__Problem requirements__:
Collect every line of the records below that contains the word "with".

__Supplied records__:
_ _ _ _ _
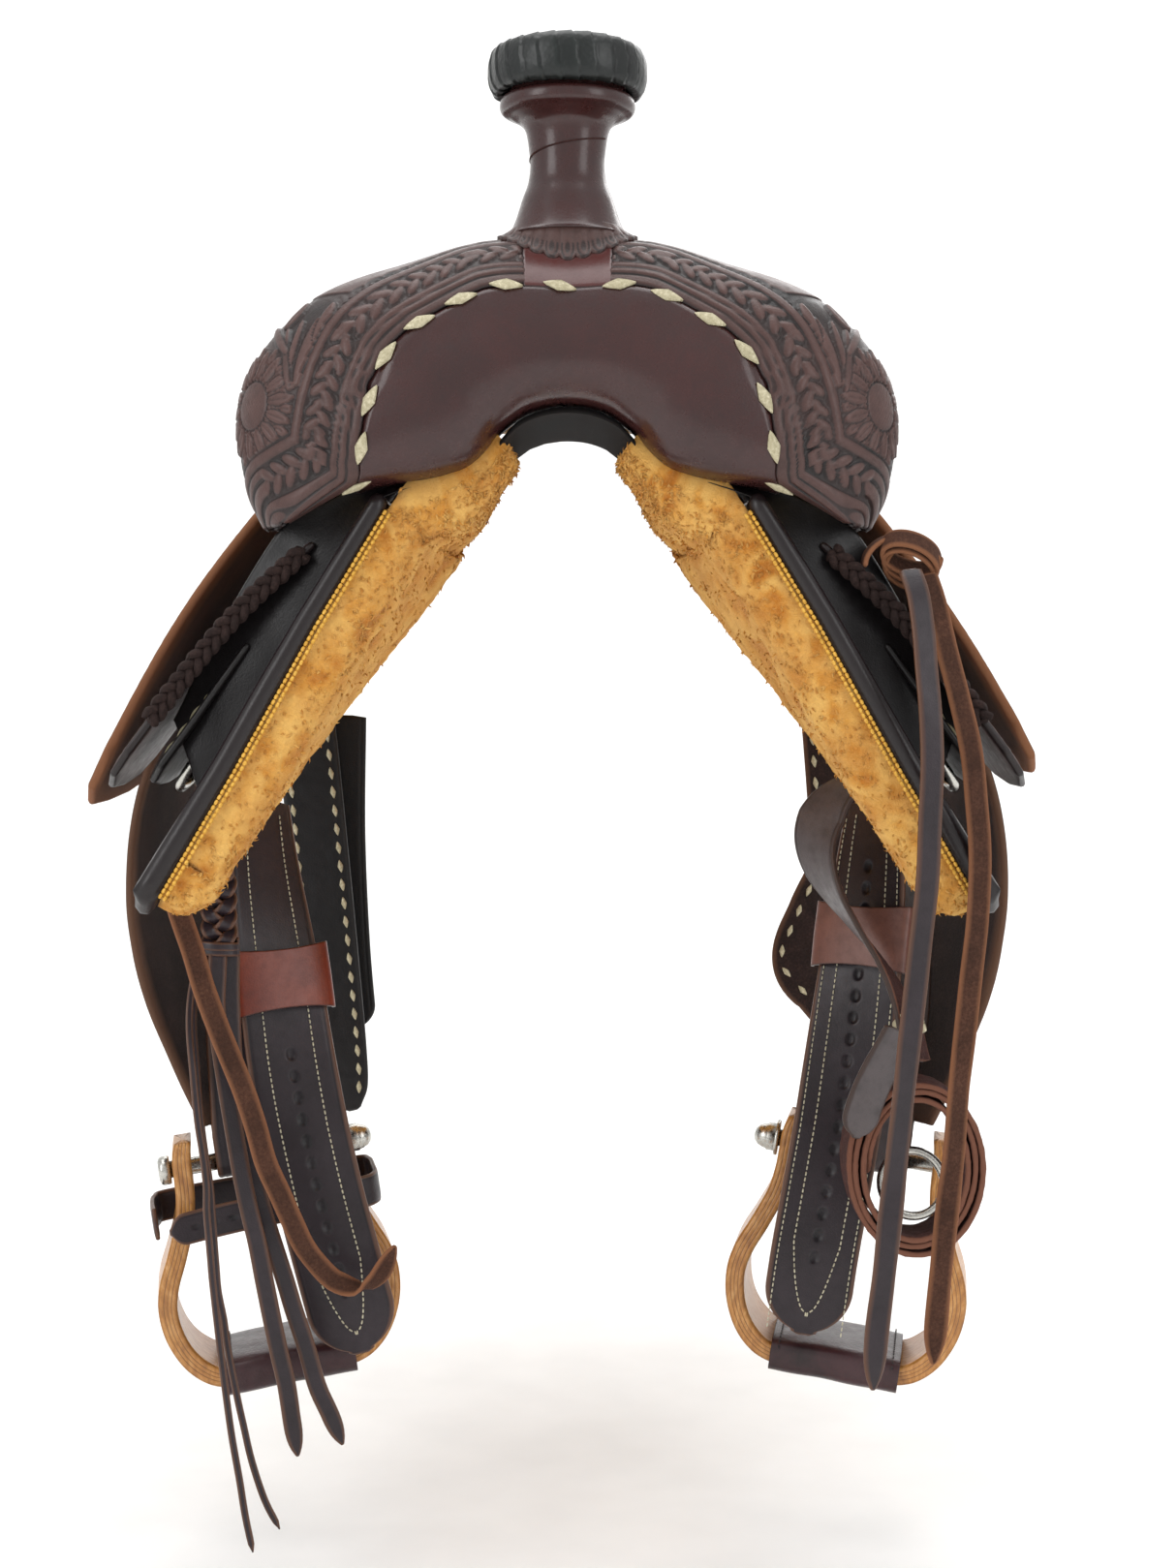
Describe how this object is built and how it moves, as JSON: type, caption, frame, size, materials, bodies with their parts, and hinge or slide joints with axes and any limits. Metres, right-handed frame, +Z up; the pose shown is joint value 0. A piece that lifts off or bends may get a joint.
_ _ _ _ _
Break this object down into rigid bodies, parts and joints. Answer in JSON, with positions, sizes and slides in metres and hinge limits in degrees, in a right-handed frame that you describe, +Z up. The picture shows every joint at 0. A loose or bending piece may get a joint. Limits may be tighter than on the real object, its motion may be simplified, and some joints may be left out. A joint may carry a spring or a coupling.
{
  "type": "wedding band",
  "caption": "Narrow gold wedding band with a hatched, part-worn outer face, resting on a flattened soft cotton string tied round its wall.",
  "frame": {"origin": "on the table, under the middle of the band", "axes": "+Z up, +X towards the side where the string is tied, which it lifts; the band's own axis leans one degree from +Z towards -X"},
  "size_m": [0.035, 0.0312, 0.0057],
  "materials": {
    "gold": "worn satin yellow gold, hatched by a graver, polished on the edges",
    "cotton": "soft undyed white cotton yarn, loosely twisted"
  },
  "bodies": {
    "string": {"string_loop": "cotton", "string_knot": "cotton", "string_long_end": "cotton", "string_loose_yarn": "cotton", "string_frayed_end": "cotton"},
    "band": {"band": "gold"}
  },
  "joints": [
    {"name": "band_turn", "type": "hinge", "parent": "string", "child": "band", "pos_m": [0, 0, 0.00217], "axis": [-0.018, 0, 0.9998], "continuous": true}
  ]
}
_ _ _ _ _
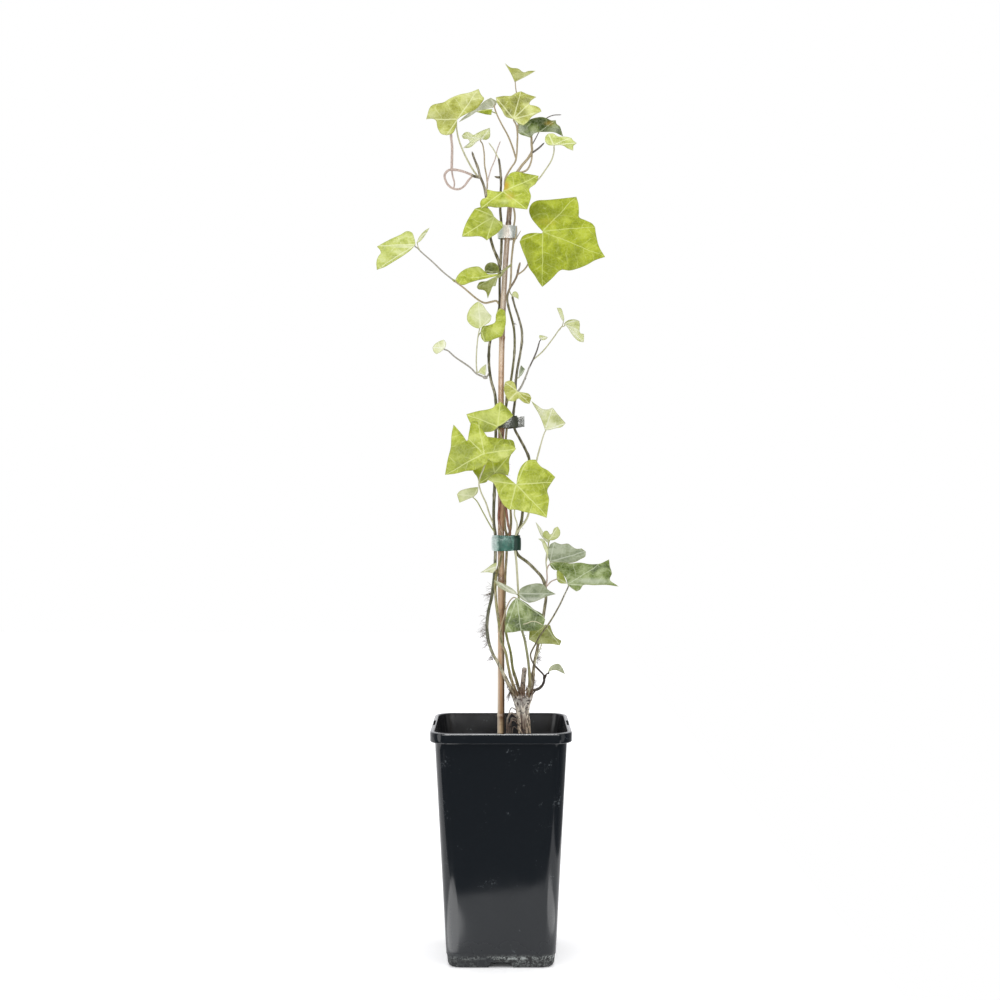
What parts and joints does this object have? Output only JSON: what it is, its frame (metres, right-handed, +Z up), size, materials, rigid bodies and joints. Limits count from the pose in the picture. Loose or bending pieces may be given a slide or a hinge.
_ _ _ _ _
__Answer to this exercise__:
Describe how this object is built and how it moves, as JSON: type, caption, frame, size, materials, bodies with their parts, and hinge or slide joints with axes and any limits. Metres, right-handed frame, +Z up; the pose shown is joint value 0. A piece that lifts off or bends may get a joint.
Break this object down into rigid bodies, parts and joints. Answer in JSON, with positions, sizes and slides in metres and hinge limits in degrees, in a right-handed frame that you describe, +Z up. The picture shows every joint at 0. A loose or bending piece may get a joint. Limits may be tighter than on the real object, its motion may be simplified, and some joints may be left out. A joint may carry a spring or a coupling.
  "caption": "Narrow gold wedding band with a hatched, part-worn outer face, resting on a flattened soft cotton string tied round its wall.",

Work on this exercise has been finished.